The task: Examine the records and identify each line that includes the string "this". Copy those lines.

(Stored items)
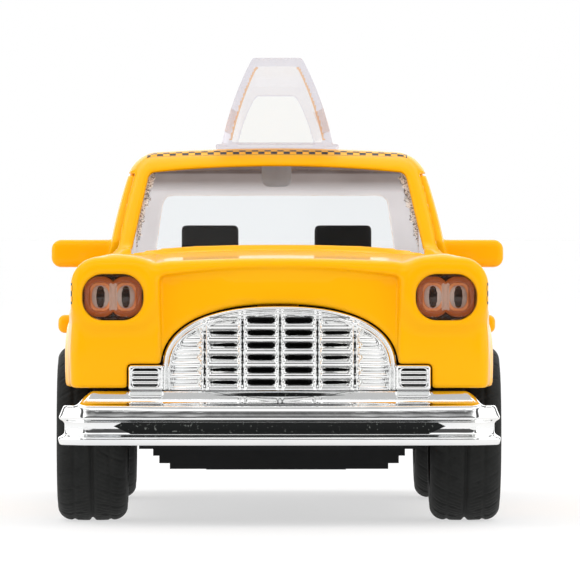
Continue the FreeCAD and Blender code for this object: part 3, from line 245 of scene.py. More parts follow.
class Nodes:
    """Short ways to build a node material, or to add to a material or a world given as owner."""

    def __init__(self, name, owner=None, shader="Principled BSDF"):
        self.material = owner or bpy.data.materials.new(name)
        self.material.use_nodes = True
        self.tree = self.material.node_tree
        self.shader = self.tree.nodes[shader]
        self.coordinates = self.tree.nodes.new("ShaderNodeTexCoord")

    def set(self, **values):
        """Sets the shader's own sockets."""
        for key, value in values.items():
            self.shader.inputs[key.replace("_", " ")].default_value = value
        return self

    def link(self, output, target):
        self.tree.links.new(output, target)

    def math(self, operation, *values, clamp=False):
        node = self.tree.nodes.new("ShaderNodeMath")
        node.operation = operation
        node.use_clamp = clamp
        for i, value in enumerate(values):
            if isinstance(value, (int, float)):
                node.inputs[i].default_value = value
            else:
                self.link(value, node.inputs[i])
        return node.outputs[0]

    def times(self, *values):
        return functools.reduce(functools.partial(self.math, "MULTIPLY"), values)

    def most(self, *values):
        return functools.reduce(functools.partial(self.math, "MAXIMUM"), values)

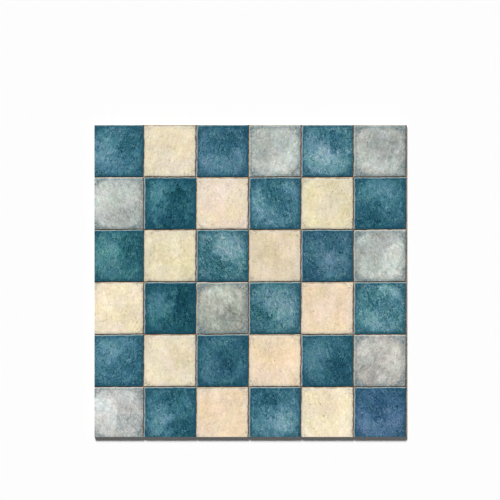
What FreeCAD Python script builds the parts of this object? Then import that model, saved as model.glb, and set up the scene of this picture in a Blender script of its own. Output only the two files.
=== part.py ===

Problem solution:
Continue the FreeCAD and Blender code for this object: part 3, from line 245 of scene.py. More parts follow.
What FreeCAD Python script builds the parts of this object? Then import that model, saved as model.glb, and set up the scene of this picture in a Blender script of its own. Output only the two files.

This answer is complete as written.